Nonetheless, that one right call on a first-round quarterback, as well as the huge gamble of trading up 20 spots in the 2011 draft to land receiver Julio Jones, allowed the Falcons to be one of the league’s most stable franchises for a decade. Though Dimitroff’s 12-year tenure ended midway through the 2020 season when owner Arthur Blank dismissed him and coach Dan Quinn after an 0-5 start, it would have ended a lot sooner had he not made the right choice with his first-round quarterback.
Mark this down: there’s a good chance at least two of the head coaches or GMs among the five teams likely taking quarterbacks in the first round this year will get fired because that pick becomes a bust.
That’s what happened in 1999, the only time in NFL history where five quarterbacks were chosen in the first 12 picks. Three of those QBs — No. 1 Tim Couch, Cleveland; No. 3 Akili Smith, Cincinnati Bengals; No. 12 Cade McNown, Chicago Bears — were abject failures. Daunte Culpepper, who went 11th to the Minnesota Vikings, had a couple decent seasons, but was only 38-42 as a starter in Minnesota. The only QB who flourished in the bunch was the Philadelphia Eagles’ Donovan McNabb, taken at No. 2.
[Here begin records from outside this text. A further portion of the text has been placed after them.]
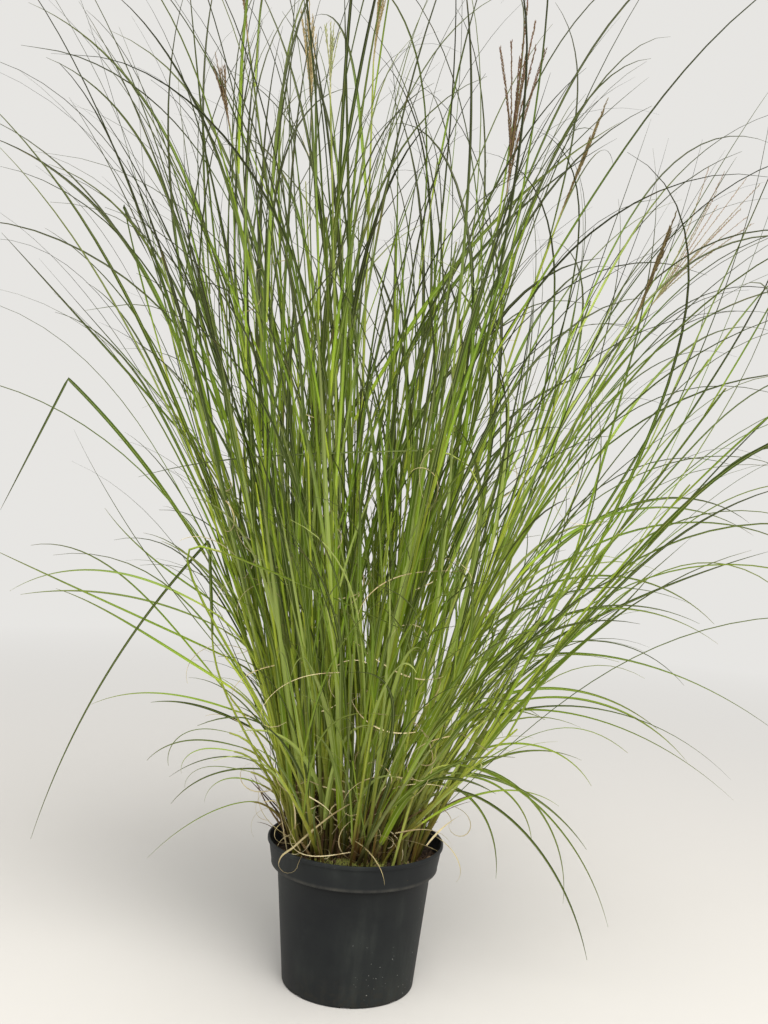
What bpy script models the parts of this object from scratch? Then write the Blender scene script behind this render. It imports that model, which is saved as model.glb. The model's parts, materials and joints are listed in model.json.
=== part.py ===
"""A clump of flowering ornamental grass in a round nursery pot, in metres.

The origin is the middle of the underside of the pot, and +Z runs up through the clump. The pot and
the compost are turned solids. Every culm, leaf blade, flower head and dead straw is a slim solid
of its own, swept along a path, and no two of them touch.
"""

import math

import bpy
import numpy as np

# Pot
POT_HEIGHT = 0.190
RIM_RADIUS = 0.1155
LIP_HEIGHT = 0.005
COLLAR_TOP_RADIUS = 0.1135
COLLAR_FOOT_RADIUS = 0.1090
COLLAR_HEIGHT = 0.035
BODY_TOP_RADIUS = 0.1010
BASE_RADIUS = 0.0865
WALL = 0.0016
FLOOR = 0.0048
RECESS = 0.0030
STEP_RISE = 0.0026
LIP_CREST_IN = 0.0030
LIP_CREST_OUT = 0.0008
EDGE = 0.0010
FOOT_RING_WIDTH = 0.0075
CENTRE_PAD_RADIUS = 0.032
TURNED_STEPS = 48

# Drain holes through the floor, and notches through the foot ring
DRAIN_COUNT = 8
DRAIN_RADIUS = 0.005
DRAIN_CIRCLE = 0.057
DRAIN_SIDES = 12
NOTCH_WIDTH = 0.012
NOTCH_HEIGHT = 0.0022

# Compost
SOIL_TOP = 0.172
SOIL_FALL = 0.004
GAP = 0.0005

# Culms
GOLDEN_ANGLE = math.radians(137.508)
CROWN_RADIUS = 0.078
UPRIGHT_LENGTH = 0.012
CULM_RADIUS = 0.0036
CULM_TIP_RADIUS = 0.0012
CULM_STATIONS = 8
CULM_BEND = 1.45
CULM_TURN = 6
CULM_TURNS = 11

# Leaf blades
BLADE_WIDTH = 0.0066
BLADE_THICKNESS = 0.0011
KEEL_DEPTH = 0.0009
BLADE_STATIONS = 9
SHEATH_SHARE = 0.72
WIDENING = 1.4
TAPER_POWER = 2.4
LEAST_SHARE = 0.14
STRAW_SHARE = 0.8
CLEARANCE = 0.0016
SAMPLE_STEP = 0.004
OWN_CULM_REACH = 0.045

# Where each flowering culm ends, then how long, how wide and how far over its flower head is.
FLOWERING = (
    ((-0.20, -0.12, 1.07), 0.08, 0.010, 5),
    ((-0.12, 0.08, 1.14), 0.18, 0.015, -5),
    ((-0.08, -0.16, 1.10), 0.08, 0.008, -10),
    ((-0.04, 0.06, 1.22), 0.14, 0.012, -20),
    ((-0.21, 0.06, 1.24), 0.10, 0.010, -5),
    ((0.14, -0.05, 1.03), 0.24, 0.040, -15),
    ((0.24, 0.18, 1.06), 0.20, 0.013, 5),
    ((0.28, -0.20, 0.86), 0.12, 0.012, -20),
    ((0.36, 0.10, 0.92), 0.24, 0.036, 10),
)

# Leafy culms, which end among the leaves
LEAFY_COUNT = 11
LEAFY_SPREAD = 0.290
LEAFY_HEIGHT = 0.960
LEAFY_DROP = 0.360
LEAFY_FIRST_BEARING = 0.6
MEAN_LEAN_X = 0.045

# Flower heads
PANICLE_STATIONS = 8
FULLEST_POWER = 0.7
SWELL_POWER = 0.8

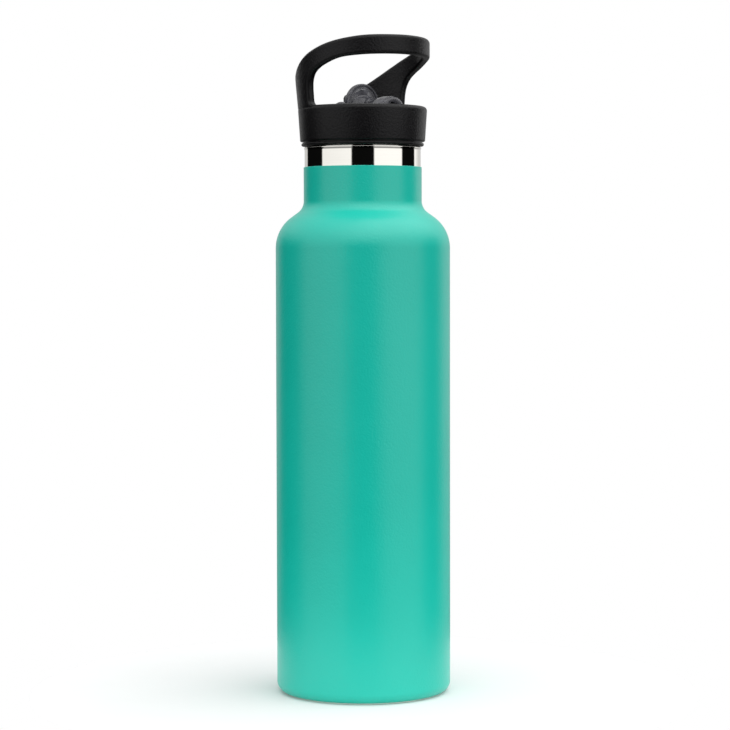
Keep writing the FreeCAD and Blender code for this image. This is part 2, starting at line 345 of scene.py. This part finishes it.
coat = dict(
    steps=192, arcSteps=20, trimBelow=0.5,
    corners=[(30.0, 0), (36.5, 0, 4.5)] + wallCorners(0) + [(24.7, 220.2, 0.2), (24.3, 220.2)]
    + wallCorners(0.4)[::-1] + [(36.1, 0.4, 4.1), (30.0, 0.4)],
)
spun("coat", coat, "powder_coat", "bottle", "powder_coat")

collar = dict(  # outer wall, bare above the coat, with a rolled bead round its top
    steps=192, arcSteps=12,
    corners=[(36.08, 5.5)] + wallCorners(0.42) + [
        (24.28, 227.14), (24.28, 227.2),  # a close pair, which keeps the wall's mirror image straight
        (24.54, 227.9, 0.3), (24.54, 228.3, 0.2),
        (22.1, 228.3), (22.1, 227.5), (23.7, 227.5)]
    + wallCorners(1.0)[::-1] + [(35.5, 5.5)],
)
spun("steelShell", collar, "steel", "bottle", "outer_shell")

baseCup = dict(
    steps=160, arcSteps=8,
    corners=[(36.08, 5.5), (36.08, 0.42, 4.08), (31.9, 0.42), (33.8, 0.48), (33.8, 0, 0.15), (26.5, 0, 0.8),
             (24.5, 2.2, 0.8), (3.0, 2.2), (3.0, 2.8), (25.0, 2.8, 0.8), (26.9, 1.0, 0.8), (35.5, 1.0, 3.5),
             (35.5, 5.5)],
)
spun("baseCup", baseCup, "steel", "bottle", "base_cup")

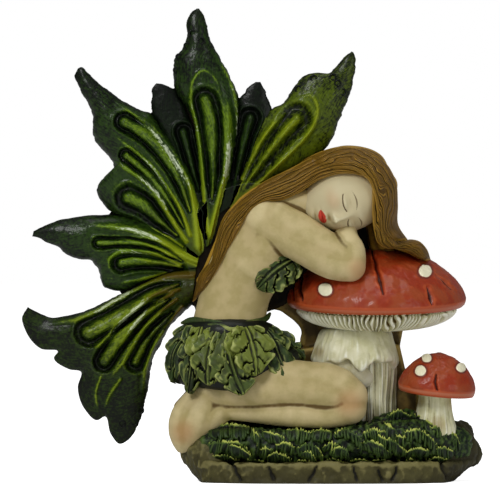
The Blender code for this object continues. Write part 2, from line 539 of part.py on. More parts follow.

Predictably, Browns coach Chris Palmer and Bengals coach Bruce Coslet were gone within two years after their quarterbacks flopped. The only reason the Chicago Bears’ Dick Jauron survived the McNown disaster is journeyman QB Jim Miller came on and led the team to an NFC North title in 2001, the lone winning season in his five-year tenure.
It’s possible the 2021 quarterback class will fare a lot better, maybe even produce three future Hall of Famers like the 2004 first-round trio of Eli Manning, Philip Rivers and Ben Roethlisberger. Unfortunately, that kind of bounty from one draft is more an outlier than the norm.
Even with No. 1 overall picks, where the chances of finding a quarterback who leads his team to sustained success are significantly better, half of them are still destined to fall short of expectations.
The good news for the Jaguars is they have a good chance this year of hitting that home run. Trevor Lawrence is no Tim Couch. He will probably not be fool’s gold.